Set exercise: Please return the full listing below without altering anything.

Dataset excerpt:
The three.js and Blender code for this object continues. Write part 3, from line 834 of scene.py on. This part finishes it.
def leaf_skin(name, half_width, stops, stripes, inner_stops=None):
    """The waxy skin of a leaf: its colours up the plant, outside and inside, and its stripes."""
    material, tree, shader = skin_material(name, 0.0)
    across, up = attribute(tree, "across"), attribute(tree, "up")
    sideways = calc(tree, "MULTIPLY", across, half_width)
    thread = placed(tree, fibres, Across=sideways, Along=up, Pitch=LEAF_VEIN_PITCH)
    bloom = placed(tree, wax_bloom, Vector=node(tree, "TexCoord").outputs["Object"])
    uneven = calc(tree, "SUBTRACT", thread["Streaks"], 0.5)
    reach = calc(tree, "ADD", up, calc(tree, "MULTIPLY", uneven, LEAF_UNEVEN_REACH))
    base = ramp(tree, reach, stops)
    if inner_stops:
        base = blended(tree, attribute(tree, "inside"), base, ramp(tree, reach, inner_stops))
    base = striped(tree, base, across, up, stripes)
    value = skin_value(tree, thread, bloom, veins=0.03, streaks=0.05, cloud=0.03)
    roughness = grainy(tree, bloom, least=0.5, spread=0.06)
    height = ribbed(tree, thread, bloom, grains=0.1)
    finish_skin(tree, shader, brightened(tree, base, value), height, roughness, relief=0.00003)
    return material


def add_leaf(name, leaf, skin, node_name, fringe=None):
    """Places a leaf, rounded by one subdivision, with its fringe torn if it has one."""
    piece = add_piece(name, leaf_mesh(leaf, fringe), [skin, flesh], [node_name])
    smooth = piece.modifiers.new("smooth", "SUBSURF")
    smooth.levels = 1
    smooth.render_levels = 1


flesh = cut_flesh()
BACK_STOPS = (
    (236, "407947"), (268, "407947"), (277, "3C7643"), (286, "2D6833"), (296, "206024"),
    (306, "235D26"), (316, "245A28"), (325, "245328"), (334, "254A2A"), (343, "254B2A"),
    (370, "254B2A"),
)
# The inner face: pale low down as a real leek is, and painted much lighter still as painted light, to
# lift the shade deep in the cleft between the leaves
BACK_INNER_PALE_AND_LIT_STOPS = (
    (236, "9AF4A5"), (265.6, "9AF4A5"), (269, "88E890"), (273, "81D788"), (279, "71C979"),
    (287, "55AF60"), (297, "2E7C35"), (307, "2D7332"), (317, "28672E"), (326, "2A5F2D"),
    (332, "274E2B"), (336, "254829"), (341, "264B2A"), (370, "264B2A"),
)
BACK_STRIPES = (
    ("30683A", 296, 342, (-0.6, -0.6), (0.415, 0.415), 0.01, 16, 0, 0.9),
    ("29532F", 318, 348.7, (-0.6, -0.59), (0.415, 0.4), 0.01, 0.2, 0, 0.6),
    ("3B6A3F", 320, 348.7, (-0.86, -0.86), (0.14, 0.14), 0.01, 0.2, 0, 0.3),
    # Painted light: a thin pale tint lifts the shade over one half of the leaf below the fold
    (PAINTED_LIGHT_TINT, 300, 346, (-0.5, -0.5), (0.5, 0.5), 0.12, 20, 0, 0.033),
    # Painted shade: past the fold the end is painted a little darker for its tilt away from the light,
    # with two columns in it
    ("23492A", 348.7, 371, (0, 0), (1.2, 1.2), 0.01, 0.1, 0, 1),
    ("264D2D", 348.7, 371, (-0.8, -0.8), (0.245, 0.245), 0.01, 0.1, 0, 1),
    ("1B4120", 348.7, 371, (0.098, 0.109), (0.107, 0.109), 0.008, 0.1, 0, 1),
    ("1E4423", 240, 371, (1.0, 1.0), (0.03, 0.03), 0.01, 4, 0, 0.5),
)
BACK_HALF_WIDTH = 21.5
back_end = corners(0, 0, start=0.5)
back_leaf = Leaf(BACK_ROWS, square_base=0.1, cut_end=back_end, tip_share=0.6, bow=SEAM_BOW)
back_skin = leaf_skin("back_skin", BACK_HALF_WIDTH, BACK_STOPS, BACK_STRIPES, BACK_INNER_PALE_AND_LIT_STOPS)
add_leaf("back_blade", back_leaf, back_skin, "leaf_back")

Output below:
The three.js and Blender code for this object continues. Write part 3, from line 834 of scene.py on. This part finishes it.
def leaf_skin(name, half_width, stops, stripes, inner_stops=None):
    """The waxy skin of a leaf: its colours up the plant, outside and inside, and its stripes."""
    material, tree, shader = skin_material(name, 0.0)
    across, up = attribute(tree, "across"), attribute(tree, "up")
    sideways = calc(tree, "MULTIPLY", across, half_width)
    thread = placed(tree, fibres, Across=sideways, Along=up, Pitch=LEAF_VEIN_PITCH)
    bloom = placed(tree, wax_bloom, Vector=node(tree, "TexCoord").outputs["Object"])
    uneven = calc(tree, "SUBTRACT", thread["Streaks"], 0.5)
    reach = calc(tree, "ADD", up, calc(tree, "MULTIPLY", uneven, LEAF_UNEVEN_REACH))
    base = ramp(tree, reach, stops)
    if inner_stops:
        base = blended(tree, attribute(tree, "inside"), base, ramp(tree, reach, inner_stops))
    base = striped(tree, base, across, up, stripes)
    value = skin_value(tree, thread, bloom, veins=0.03, streaks=0.05, cloud=0.03)
    roughness = grainy(tree, bloom, least=0.5, spread=0.06)
    height = ribbed(tree, thread, bloom, grains=0.1)
    finish_skin(tree, shader, brightened(tree, base, value), height, roughness, relief=0.00003)
    return material


def add_leaf(name, leaf, skin, node_name, fringe=None):
    """Places a leaf, rounded by one subdivision, with its fringe torn if it has one."""
    piece = add_piece(name, leaf_mesh(leaf, fringe), [skin, flesh], [node_name])
    smooth = piece.modifiers.new("smooth", "SUBSURF")
    smooth.levels = 1
    smooth.render_levels = 1


flesh = cut_flesh()
BACK_STOPS = (
    (236, "407947"), (268, "407947"), (277, "3C7643"), (286, "2D6833"), (296, "206024"),
    (306, "235D26"), (316, "245A28"), (325, "245328"), (334, "254A2A"), (343, "254B2A"),
    (370, "254B2A"),
)
# The inner face: pale low down as a real leek is, and painted much lighter still as painted light, to
# lift the shade deep in the cleft between the leaves
BACK_INNER_PALE_AND_LIT_STOPS = (
    (236, "9AF4A5"), (265.6, "9AF4A5"), (269, "88E890"), (273, "81D788"), (279, "71C979"),
    (287, "55AF60"), (297, "2E7C35"), (307, "2D7332"), (317, "28672E"), (326, "2A5F2D"),
    (332, "274E2B"), (336, "254829"), (341, "264B2A"), (370, "264B2A"),
)
BACK_STRIPES = (
    ("30683A", 296, 342, (-0.6, -0.6), (0.415, 0.415), 0.01, 16, 0, 0.9),
    ("29532F", 318, 348.7, (-0.6, -0.59), (0.415, 0.4), 0.01, 0.2, 0, 0.6),
    ("3B6A3F", 320, 348.7, (-0.86, -0.86), (0.14, 0.14), 0.01, 0.2, 0, 0.3),
    # Painted light: a thin pale tint lifts the shade over one half of the leaf below the fold
    (PAINTED_LIGHT_TINT, 300, 346, (-0.5, -0.5), (0.5, 0.5), 0.12, 20, 0, 0.033),
    # Painted shade: past the fold the end is painted a little darker for its tilt away from the light,
    # with two columns in it
    ("23492A", 348.7, 371, (0, 0), (1.2, 1.2), 0.01, 0.1, 0, 1),
    ("264D2D", 348.7, 371, (-0.8, -0.8), (0.245, 0.245), 0.01, 0.1, 0, 1),
    ("1B4120", 348.7, 371, (0.098, 0.109), (0.107, 0.109), 0.008, 0.1, 0, 1),
    ("1E4423", 240, 371, (1.0, 1.0), (0.03, 0.03), 0.01, 4, 0, 0.5),
)
BACK_HALF_WIDTH = 21.5
back_end = corners(0, 0, start=0.5)
back_leaf = Leaf(BACK_ROWS, square_base=0.1, cut_end=back_end, tip_share=0.6, bow=SEAM_BOW)
back_skin = leaf_skin("back_skin", BACK_HALF_WIDTH, BACK_STOPS, BACK_STRIPES, BACK_INNER_PALE_AND_LIT_STOPS)
add_leaf("back_blade", back_leaf, back_skin, "leaf_back")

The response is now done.